In today's economy, ready for work and ready for postsecondary education mean much the same thing. Eighty-seven percent of Americans say a college education has become as important as a high school diploma once was.
The U.S. Department of Labor predicts more than two-thirds of the thirty fastest-growing jobs will require education beyond high school, and 40 percent of all new jobs will require at least an associate's degree. If we prepare all students for the option of college, we prepare them for all of their options.
To be prepared to that standard, middle schoolers must be prepared for, and high schoolers must take, rigorous college preparatory courses. Study after study has shown that such curricula improve achievement. High school students who take college prep classes improve their skills, test at higher levels, and show significantly greater persistence in postsecondary education. Students enrolled in less rigorous curricula are less employable, disadvantaged in the college admissions process, often in need of remedial instruction, and more likely to drop out of school.
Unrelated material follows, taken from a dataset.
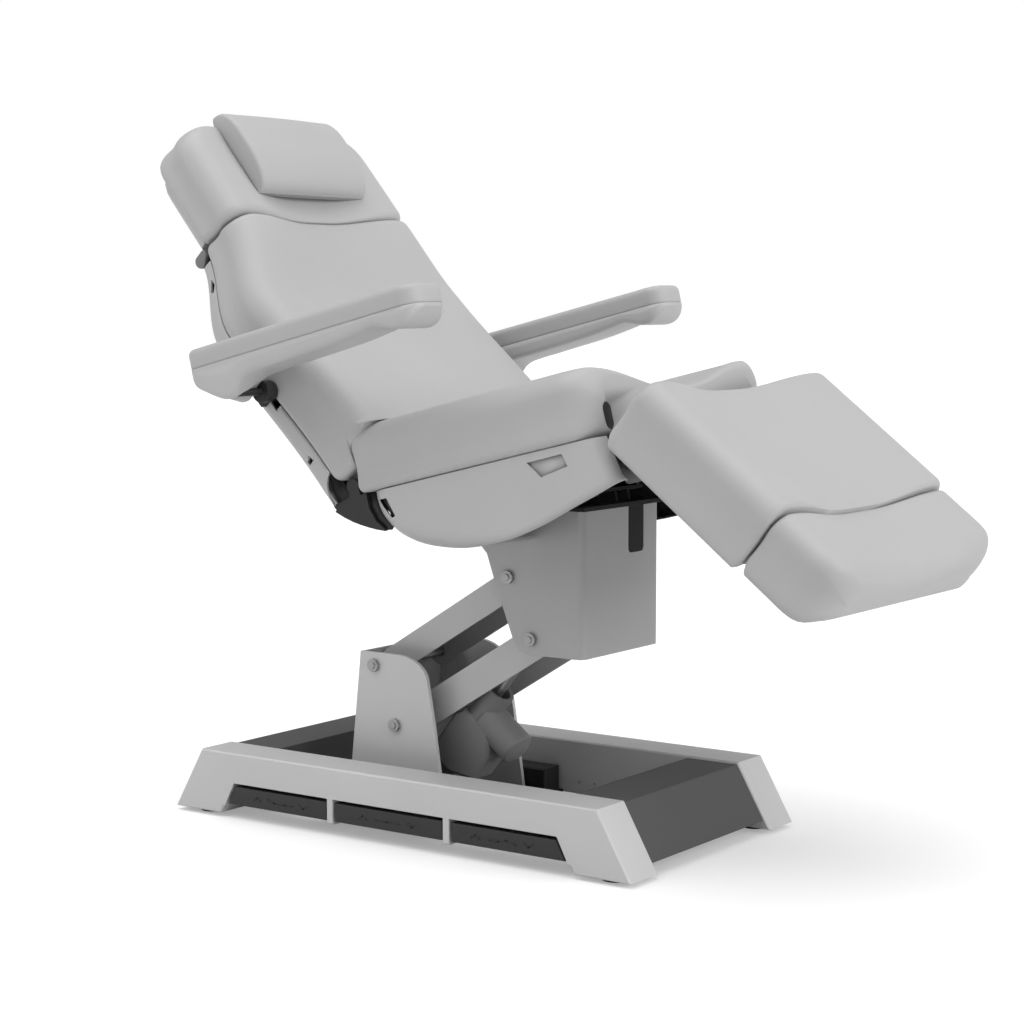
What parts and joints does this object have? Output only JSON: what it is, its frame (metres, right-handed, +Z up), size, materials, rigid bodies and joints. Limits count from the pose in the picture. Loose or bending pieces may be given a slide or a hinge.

After more than 20 years of reform, many schools are models of student preparation. Others, however, still reach for that goal.
To get there, more of their students must take a college preparatory curriculum. More must reach the ACT college readiness benchmarks, and more must be ready to succeed in postsecondary programs without enrolling in remedial courses.
Let's make sure all students are prepared for advanced education, training programs, and the workforce—without remediation. Let's prepare kids for the next step in their lives. Let's prepare them to have choices.